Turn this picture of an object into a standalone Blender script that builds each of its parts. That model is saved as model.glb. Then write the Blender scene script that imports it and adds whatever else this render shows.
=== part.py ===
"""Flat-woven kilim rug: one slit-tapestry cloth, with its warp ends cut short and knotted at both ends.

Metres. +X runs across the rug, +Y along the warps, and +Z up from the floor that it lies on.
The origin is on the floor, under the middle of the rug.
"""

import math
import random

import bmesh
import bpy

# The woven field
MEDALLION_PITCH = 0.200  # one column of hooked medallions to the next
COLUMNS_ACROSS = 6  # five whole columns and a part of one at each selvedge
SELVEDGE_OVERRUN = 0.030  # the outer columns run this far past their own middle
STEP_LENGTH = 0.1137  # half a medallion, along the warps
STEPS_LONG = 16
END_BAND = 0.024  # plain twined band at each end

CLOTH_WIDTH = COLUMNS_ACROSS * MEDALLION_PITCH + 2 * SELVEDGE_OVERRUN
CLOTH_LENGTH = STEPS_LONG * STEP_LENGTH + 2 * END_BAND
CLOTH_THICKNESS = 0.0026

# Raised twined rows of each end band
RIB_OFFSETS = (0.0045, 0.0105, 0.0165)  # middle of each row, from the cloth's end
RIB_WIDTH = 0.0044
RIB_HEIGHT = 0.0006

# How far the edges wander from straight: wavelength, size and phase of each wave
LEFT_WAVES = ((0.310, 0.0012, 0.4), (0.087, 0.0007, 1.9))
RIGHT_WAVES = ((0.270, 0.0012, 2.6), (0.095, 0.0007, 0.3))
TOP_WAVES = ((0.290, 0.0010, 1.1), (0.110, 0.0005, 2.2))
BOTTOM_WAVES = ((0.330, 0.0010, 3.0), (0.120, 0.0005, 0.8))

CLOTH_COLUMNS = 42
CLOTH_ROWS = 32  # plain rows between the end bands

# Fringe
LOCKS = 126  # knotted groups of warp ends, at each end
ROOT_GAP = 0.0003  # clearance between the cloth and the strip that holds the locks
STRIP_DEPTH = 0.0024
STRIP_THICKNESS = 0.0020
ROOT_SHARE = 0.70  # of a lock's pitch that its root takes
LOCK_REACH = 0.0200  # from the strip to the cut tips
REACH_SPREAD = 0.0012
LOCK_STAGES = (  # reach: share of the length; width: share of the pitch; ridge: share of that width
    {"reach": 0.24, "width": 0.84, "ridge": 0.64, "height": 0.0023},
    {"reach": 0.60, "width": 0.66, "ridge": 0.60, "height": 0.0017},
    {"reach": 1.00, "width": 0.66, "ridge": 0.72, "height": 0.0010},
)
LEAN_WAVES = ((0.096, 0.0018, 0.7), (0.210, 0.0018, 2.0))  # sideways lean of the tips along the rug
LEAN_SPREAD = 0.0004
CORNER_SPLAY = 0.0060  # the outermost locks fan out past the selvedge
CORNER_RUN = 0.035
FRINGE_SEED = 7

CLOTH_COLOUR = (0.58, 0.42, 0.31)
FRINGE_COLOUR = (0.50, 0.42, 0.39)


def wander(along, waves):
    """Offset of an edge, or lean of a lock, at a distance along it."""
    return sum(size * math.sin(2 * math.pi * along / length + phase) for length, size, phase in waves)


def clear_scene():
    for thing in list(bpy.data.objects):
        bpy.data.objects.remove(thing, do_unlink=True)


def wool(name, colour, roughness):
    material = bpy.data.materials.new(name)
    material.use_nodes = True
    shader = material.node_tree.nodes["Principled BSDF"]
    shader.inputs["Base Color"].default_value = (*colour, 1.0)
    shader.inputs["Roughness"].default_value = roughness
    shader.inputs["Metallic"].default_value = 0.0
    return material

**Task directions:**
Copy every line of the material, please, keeping it exactly the same.

**Response below:**
Turn this picture of an object into a standalone Blender script that builds each of its parts. That model is saved as model.glb. Then write the Blender scene script that imports it and adds whatever else this render shows.
=== part.py ===
"""Flat-woven kilim rug: one slit-tapestry cloth, with its warp ends cut short and knotted at both ends.

Metres. +X runs across the rug, +Y along the warps, and +Z up from the floor that it lies on.
The origin is on the floor, under the middle of the rug.
"""

import math
import random

import bmesh
import bpy

# The woven field
MEDALLION_PITCH = 0.200  # one column of hooked medallions to the next
COLUMNS_ACROSS = 6  # five whole columns and a part of one at each selvedge
SELVEDGE_OVERRUN = 0.030  # the outer columns run this far past their own middle
STEP_LENGTH = 0.1137  # half a medallion, along the warps
STEPS_LONG = 16
END_BAND = 0.024  # plain twined band at each end

CLOTH_WIDTH = COLUMNS_ACROSS * MEDALLION_PITCH + 2 * SELVEDGE_OVERRUN
CLOTH_LENGTH = STEPS_LONG * STEP_LENGTH + 2 * END_BAND
CLOTH_THICKNESS = 0.0026

# Raised twined rows of each end band
RIB_OFFSETS = (0.0045, 0.0105, 0.0165)  # middle of each row, from the cloth's end
RIB_WIDTH = 0.0044
RIB_HEIGHT = 0.0006

# How far the edges wander from straight: wavelength, size and phase of each wave
LEFT_WAVES = ((0.310, 0.0012, 0.4), (0.087, 0.0007, 1.9))
RIGHT_WAVES = ((0.270, 0.0012, 2.6), (0.095, 0.0007, 0.3))
TOP_WAVES = ((0.290, 0.0010, 1.1), (0.110, 0.0005, 2.2))
BOTTOM_WAVES = ((0.330, 0.0010, 3.0), (0.120, 0.0005, 0.8))

CLOTH_COLUMNS = 42
CLOTH_ROWS = 32  # plain rows between the end bands

# Fringe
LOCKS = 126  # knotted groups of warp ends, at each end
ROOT_GAP = 0.0003  # clearance between the cloth and the strip that holds the locks
STRIP_DEPTH = 0.0024
STRIP_THICKNESS = 0.0020
ROOT_SHARE = 0.70  # of a lock's pitch that its root takes
LOCK_REACH = 0.0200  # from the strip to the cut tips
REACH_SPREAD = 0.0012
LOCK_STAGES = (  # reach: share of the length; width: share of the pitch; ridge: share of that width
    {"reach": 0.24, "width": 0.84, "ridge": 0.64, "height": 0.0023},
    {"reach": 0.60, "width": 0.66, "ridge": 0.60, "height": 0.0017},
    {"reach": 1.00, "width": 0.66, "ridge": 0.72, "height": 0.0010},
)
LEAN_WAVES = ((0.096, 0.0018, 0.7), (0.210, 0.0018, 2.0))  # sideways lean of the tips along the rug
LEAN_SPREAD = 0.0004
CORNER_SPLAY = 0.0060  # the outermost locks fan out past the selvedge
CORNER_RUN = 0.035
FRINGE_SEED = 7

CLOTH_COLOUR = (0.58, 0.42, 0.31)
FRINGE_COLOUR = (0.50, 0.42, 0.39)


def wander(along, waves):
    """Offset of an edge, or lean of a lock, at a distance along it."""
    return sum(size * math.sin(2 * math.pi * along / length + phase) for length, size, phase in waves)


def clear_scene():
    for thing in list(bpy.data.objects):
        bpy.data.objects.remove(thing, do_unlink=True)


def wool(name, colour, roughness):
    material = bpy.data.materials.new(name)
    material.use_nodes = True
    shader = material.node_tree.nodes["Principled BSDF"]
    shader.inputs["Base Color"].default_value = (*colour, 1.0)
    shader.inputs["Roughness"].default_value = roughness
    shader.inputs["Metallic"].default_value = 0.0
    return material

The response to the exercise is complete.